We’ve seen how you can define dynamic variables to allow your templates to access subroutines and objects written in Perl. The plugin mechanism allows you to bundle Perl code in self-contained modules that can be loaded straight into a template with a USE directive, eliminating the need to write a Perl wrapper program.

If that isn’t enough, you can also define your own filters and virtual methods, and even change the language itself if you’re feeling brave. This is covered in Chapter 8.

The fundamental concept that we’re trying to get across is that the Template Toolkit is, as the name suggests, a toolkit for building things. It was designed to be easily extended and integrated with other components so that it can work within your requirements. It is not a complete web programming language or content management system that tries to do everything, and thus forces you into its way of thinking and working.

Sometimes that means you’ve got a little more thinking to do for yourself, rather than just blindly following the One True Way that we could have chosen for you. However, the benefit is that your solutions will be more flexible and adaptable, as well as better suited to addressing the problems at hand.

No two web sites (or document systems in general) are alike.
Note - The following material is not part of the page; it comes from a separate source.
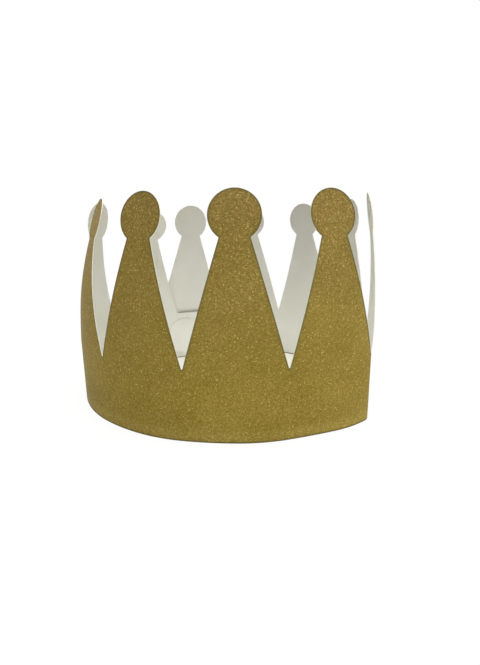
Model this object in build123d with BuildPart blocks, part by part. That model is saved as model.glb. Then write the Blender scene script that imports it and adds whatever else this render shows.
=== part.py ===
"""Paper crown: one die-cut strip of glitter card, rolled into a ring and closed with a tongue in a slit.

Millimetres and degrees, +Z up, the front towards -Y. The origin is on the ground, under the
middle of the crown. The strip has eleven like panels, each with one point on it. A point has
straight sides that taper to a neck, and a round head. The panels are numbered from the front
one, 0, to 6 at the end of the strip that lies outside and to -4 at the end that lies inside.
Past panel -4 comes a plain lap, which lies inside panel 6. A round tongue cut in panel 6 goes
in through a slit in the lap and lies flat on its inside.
"""

from build123d import *
from math import copysign, cos, degrees, radians, sin, sqrt, tan
import os

# The card and the flat strip
card = 0.4
pitch = 55.0
band_height = 39.5
neck_rise = 65.2
neck_width = 15.4
head_radius = 13.2
notch_floor = 0.6

# The lap and its fastening
lap_length = 41.0
lay_gap = 1.6
slit_place = 14.3
slit_width = 1.8
slit_play = 0.5
tongue_middle = 19.3
tongue_neck = 23.8
tongue_radius = 15.5
tongue_root = 0.3
tongue_bend = 1.2
tongue_gap = 0.3
tongue_turn = 45
knife_gap = 0.3

# Each panel: the turn of its half before and after its middle line, then how far its point
# leans in at the foot, curls in from there to the top, and twists about its middle line.
panels = {
    -4: (4.2, 21.4, 3.5, 33.0, 2.2),
    -3: (35.7, 21.3, 6.8, 5.6, -7.2),
    -2: (14.1, 16.6, 2.1, 18.0, -3.5),
    -1: (13.4, 17.6, 3.8, 10.1, -1.0),
    0: (9.4, 19.1, 1.1, 14.8, 4.0),
    1: (4.9, 18.9, 1.6, 10.9, 0.5),
    2: (-4.0, 0.0, -4.0, 14.6, 2.8),
    3: (30.9, 20.3, 9.7, -8.9, -8.8),
    4: (6.1, 14.5, 0.3, 7.7, 6.2),
    5: (29.1, 27.9, -0.1, 5.2, -4.8),
    6: (0.0, 0.0, 6.5, 1.8, 0.2),
}

# The card has one sharper bend, at the notch past this panel, over this length on each side.
creases = {1: 38.75}
crease_reach = 4.0

# Where a point's cross sections are drawn, as shares of the rise to its neck, and how much
# of the band's bend is gone from the card there.
rise_shares = (1 / 3, 2 / 3, 1)
unbent_shares = (0.19, 0.58, 1)

# The middle of panel 0 from the origin, in pitches
front_shares = (0.21176, -1.63749)

half_pitch = pitch / 2
lay = card + lay_gap
head_drop = sqrt(head_radius**2 - (neck_width / 2) ** 2)
point_rise = neck_rise + head_drop + head_radius
whole_turn = 360


def chord(length, turn):
    """Straight distance between the ends of an arc of this length and turn."""
    half = radians(turn) / 2
    return length * sin(half) / half if half else length


def walk(frame, length, turn):
    """The frame this much further along the card, which turns evenly on the way."""
    middle = frame.x_dir.rotate(Axis.Z, turn / 2)
    return Plane(
        origin=frame.origin + middle * chord(length, turn),
        x_dir=frame.x_dir.rotate(Axis.Z, turn),
        z_dir=(0, 0, 1),
    )


def walk_back(frame, runs):
    """The frame at the start of these runs, from the frame at their end."""
    for length, turn in reversed(runs):
        frame = walk(frame, -length, -turn)
    return frame


def half_runs(index, turn):
    """The runs of a half panel: its own even bend, and half of a crease at the notch beside it."""
    panel = min(panels) + index // 2
    even = (half_pitch - crease_reach, turn)
    if index % 2 and panel in creases:
        return [even, (crease_reach, creases[panel] / 2)]
    if index % 2 == 0 and panel - 1 in creases:
        return [(crease_reach, creases[panel - 1] / 2), even]
    return [(half_pitch, turn)]


def trimmed(runs, end, cut):
    """The runs with this length cut off the first or the last of them."""
    runs = list(runs)
    length, turn = runs[end]
    runs[end] = (length - cut, turn * (length - cut) / length)
    return runs


def card_section(start, runs):
    """The card seen on edge: runs of a length and a turn, with half the card on each side."""
    edges = []
    ends = []
    for side in (-card / 2, card / 2):
        frame = start
        ends.append(frame.origin + frame.y_dir * side)
        for length, turn in runs:
            place = frame.origin + frame.y_dir * side
            if turn:
                radius = length / radians(abs(turn)) - side * copysign(1, turn)
                edges.append(JernArc(place, frame.x_dir, radius, turn))
            else:
                edges.append(Line(place, place + frame.x_dir * length))
            frame = walk(frame, length, turn)
        ends.append(frame.origin + frame.y_dir * side)
    edges.append(Line(ends[0], ends[2]))
    edges.append(Line(ends[1], ends[3]))
    return Face(Wire(edges))


def course(ease):
    """Frames at each half pitch, from where the lap starts to the outer end, and the runs between.

    The first turn is the one that brings both ends into line. The ease goes from one
    turn at the back to another, which moves the outer end across the lap.
    """
    turns = [turn for bends in panels.values() for turn in bends[:2]]
    turns[eased[0]] += ease
    turns[eased[1]] -= ease
    turns[0] = whole_turn - sum(turns[1:]) - sum(creases.values())
    halves = [half_runs(index, turn) for index, turn in enumerate(turns)]
    front = Plane(origin=(front_shares[0] * pitch, front_shares[1] * pitch), x_dir=(1, 0))
    middle = 1 - 2 * min(panels)
    frames = [front]
    for runs in reversed(halves[:middle]):
        frames.insert(0, walk_back(frames[0], runs))
    for runs in halves[middle:]:
        frame = frames[-1]
        for length, turn in runs:
            frame = walk(frame, length, turn)
        frames.append(frame)
    return frames, halves


# The outer end has to lie one layer outside the lap, so the ease is found in a few steps.
eased = (14, 19)
steps = 8
ease = 0
for _ in range(steps):
    frames, halves = course(ease)
    end = frames[-1]
    across = (frames[0].origin - end.origin).dot(end.y_dir)
    middles = [(frames[number].origin + frames[number + 1].origin) / 2 for number in eased]
    ease += degrees((across - lay) / (middles[1] - middles[0]).dot(end.x_dir))


def point_plane(middle, share, twist, lean, curl):
    """Plane across a point's card, at a share of the way up to its neck."""
    rise = share * neck_rise
    part = rise / point_rise
    tilt = lean + curl * part
    up = Vector(0, 0, 1)
    run = chord(rise, curl * part)
    slope = lean + curl * part / 2
    along = middle.x_dir.rotate(Axis.Z, twist * part)
    inward = middle.y_dir.rotate(Axis.Z, twist * part)
    return Plane(
        origin=middle.origin
        + up * (band_height + run * cos(radians(slope)))
        + middle.y_dir * run * sin(radians(slope)),
        x_dir=along,
        z_dir=up * cos(radians(tilt)) + inward * sin(radians(tilt)),
    )


def crown_point(number):
    """One point of the crown, from the top of the band to the top of its round head."""
    index = 2 * (number - min(panels))
    before = trimmed(halves[index], 0, notch_floor / 2)
    after = trimmed(halves[index + 1], -1, notch_floor / 2)
    lean, curl, twist = panels[number][2:]
    middle = frames[index + 1]
    foot = (pitch - notch_floor) / 2
    foot_plane = Plane(middle.origin + Vector(0, 0, band_height), x_dir=middle.x_dir)
    planes = [foot_plane]
    planes += [point_plane(middle, share, twist, lean, curl) for share in rise_shares]
    sections = []
    for plane, share, unbent in zip(planes, (0, *rise_shares), (0, *unbent_shares)):
        scale = 1 + share * (neck_width / 2 / foot - 1)
        left, right = (
            [(length * scale, turn * scale * (1 - unbent)) for length, turn in runs]
            for runs in (before, after)
        )
        sections.append(plane * card_section(walk_back(Plane.XY, left), left + right))
    with BuildPart() as point:
        loft(sections)
        neck = planes[-1]
        with BuildSketch(Plane(neck.origin, x_dir=neck.x_dir, z_dir=-neck.y_dir)):
            with Locations((0, head_drop)):
                Circle(head_radius)
            Rectangle(2 * head_radius, 2 * head_radius, align=(Align.CENTER, Align.MAX), mode=Mode.SUBTRACT)
        extrude(amount=card / 2, both=True)
    return point.part


def tongue_outline(grow):
    """Outline of the round tongue on the flat card, seen from outside, from its root."""
    reach = sqrt(tongue_radius**2 - (tongue_neck / 2) ** 2)
    with Locations((0, tongue_middle)):
        Rectangle(
            reach + slit_reach,
            tongue_neck + 2 * grow,
            align=(Align.MIN, Align.CENTER),
        )
    with Locations((reach + slit_reach, tongue_middle)):
        Circle(tongue_radius + grow)


# The lap lies straight along panel 6, and bends with panel 5 where it's long enough to reach it.
lap_straight = pitch - (frames[-1].origin - frames[0].origin).dot(frames[0].x_dir)
lap_bent = max(lap_length - lap_straight, 0)
lap_runs = [(lap_length - lap_bent, 0)]
if lap_bent:
    lap_runs.insert(0, (lap_bent, halves[-3][0][1] * lap_bent / half_pitch))

# The tongue crosses the lap in two like bends with a straight run between them.
bend_length = tongue_bend * radians(tongue_turn)
bend_shift = tongue_bend * (1 - cos(radians(tongue_turn)))
cross_rise = lay + card + tongue_gap - 2 * bend_shift
cross_run = cross_rise / sin(radians(tongue_turn))
slit_reach = tongue_root + tongue_bend * sin(radians(tongue_turn)) + (lay - bend_shift) / tan(radians(tongue_turn))
slit = walk(frames[0], -slit_place, 0)
slit_face = Plane(slit.origin, x_dir=slit.x_dir, z_dir=-slit.y_dir)
root = Plane(slit.origin - slit.x_dir * slit_reach - slit.y_dir * lay, x_dir=slit.x_dir)
root_face = Plane(root.origin, x_dir=slit.x_dir, z_dir=-slit.y_dir)

tongue_runs = [
    (tongue_root, 0),
    (bend_length, tongue_turn),
    (cross_run, 0),
    (bend_length, -tongue_turn),
    (2 * tongue_radius, 0),
]
tongue_section = card_section(root, tongue_runs)
strip_runs = lap_runs + [run for runs in halves for run in runs]
strip_section = card_section(walk_back(frames[0], lap_runs), strip_runs)
points = [crown_point(number) for number in panels]

with BuildPart() as tongue:
    with BuildSketch():
        add(tongue_section)
    extrude(amount=band_height)
    with BuildSketch(root_face):
        tongue_outline(0)
    extrude(amount=3 * lay, both=True, mode=Mode.INTERSECT)

with BuildPart() as crown:
    with BuildSketch():
        add(strip_section)
    extrude(amount=band_height)
    add(points)
    with BuildSketch(slit_face.offset(-card)):
        with Locations((0, tongue_middle)):
            Rectangle(slit_width, tongue_neck + 2 * slit_play)
    extrude(amount=2 * card, mode=Mode.SUBTRACT)
    with BuildSketch(root_face.offset(-card)):
        tongue_outline(knife_gap)
    extrude(amount=2 * card, mode=Mode.SUBTRACT)
    add(tongue.part)

os.makedirs("parts", exist_ok=True)
crown.part.label = "crown"
export_step(crown.part, "parts/crown.step")
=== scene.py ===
"""A paper crown of gold glitter card.

It is one strip, cut flat, rolled into a ring and locked with a tongue in a slit.
"""

from math import copysign, cos, radians, sin, sqrt

import bmesh
import bpy
from mathutils import Matrix, Vector
from mathutils.geometry import intersect_point_line
from mathutils.kdtree import KDTree


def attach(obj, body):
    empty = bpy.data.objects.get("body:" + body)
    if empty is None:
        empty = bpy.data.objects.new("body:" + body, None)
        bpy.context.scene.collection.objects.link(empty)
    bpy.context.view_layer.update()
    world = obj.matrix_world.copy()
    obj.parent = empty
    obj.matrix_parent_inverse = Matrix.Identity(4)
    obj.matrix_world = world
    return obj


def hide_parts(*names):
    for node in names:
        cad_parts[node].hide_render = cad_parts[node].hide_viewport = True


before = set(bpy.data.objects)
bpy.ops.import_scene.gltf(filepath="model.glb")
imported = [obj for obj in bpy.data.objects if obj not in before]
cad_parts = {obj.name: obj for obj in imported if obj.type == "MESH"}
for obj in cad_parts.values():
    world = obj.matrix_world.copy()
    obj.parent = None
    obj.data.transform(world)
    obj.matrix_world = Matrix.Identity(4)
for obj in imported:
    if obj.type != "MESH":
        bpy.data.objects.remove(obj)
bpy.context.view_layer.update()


# The flat blank.
# The crown is one strip of card, glittered on one side, cut with a steel-rule die: a plain band
# with eleven like points, each a tall body that tapers to a neck, with a round head. A plain lap
# follows at one end.

MM = 0.001
pitch = 55.0 * MM
band_height = 39.5 * MM
notch_floor = 0.6 * MM
neck_rise = 65.2 * MM
neck_half = 7.7 * MM
head_radius = 13.2 * MM
head_segments = 72
card = 0.4 * MM
lap_length = 41.0 * MM
cell = 1.9 * MM
half_pitch = pitch / 2
foot_half = (pitch - notch_floor) / 2
head_drop = sqrt(head_radius**2 - neck_half**2)
point_rise = neck_rise + head_drop + head_radius
crown_top = band_height + point_rise
panel_numbers = range(-4, 7)

# Places that are nearer to each other than this are the same.
hair = 0.001 * MM


def everything(bm):
    return bm.verts[:] + bm.edges[:] + bm.faces[:]


def made_verts(made):
    return [v for v in made["geom"] if isinstance(v, bmesh.types.BMVert)]


def cut(bm, place, normal, geom=None, **options):
    """Cuts the card along a line, everywhere or in the given part of it."""
    bmesh.ops.bisect_plane(
        bm, geom=geom or everything(bm), plane_co=place, plane_no=normal, dist=hair / 10, **options
    )


def flat_point(bm):
    """One point: a disc for its head, cut level at the neck, and its body drawn to the band."""
    neck = band_height + neck_rise
    bmesh.ops.create_circle(
        bm, cap_ends=True, radius=head_radius, segments=head_segments,
        matrix=Matrix.Translation((0, neck + head_drop, 0)),
    )
    cut(bm, (0, neck, 0), (0, 1, 0), clear_inner=True)
    level = [e for e in bm.edges if all(abs(v.co.y - neck) < hair for v in e.verts)]
    foot = made_verts(bmesh.ops.extrude_edge_only(bm, edges=level))
    neck_reach = max(v.co.x for v in foot)
    for v in foot:
        v.co = (v.co.x * foot_half / neck_reach, band_height, 0)


def corners(bm, low, high):
    """The four corners of a rectangle of card, in turn."""
    places = ((low[0], low[1]), (high[0], low[1]), (high[0], high[1]), (low[0], high[1]))
    return [bm.verts.new((x, y, 0)) for x, y in places]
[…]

Similarly, no two web developers agree on every issue that presents itself in the design and implementation of a web site. They each have their own ideas about the best way to tackle different problems, and prioritize different concerns according to the unique perspective that their past experience affords them. Perfect solutions don’t exist (or if they do, we’ve never encountered them). With this in mind, strive to build a system that works today and tomorrow, even if it doesn’t solve every problem overnight. Know when to compromise ideals for the sake of a pragmatic solution and when to stand firm on the issues that are important.

So the golden rule of web programming is that there is no golden rule. There are golden tools, and we like to consider the Template Toolkit among them, but a tool is only as good as the person who uses it. In the next chapter, we look at using the Template Toolkit to generate web content so that you can become familiar with its ways and start crafting your own web sites.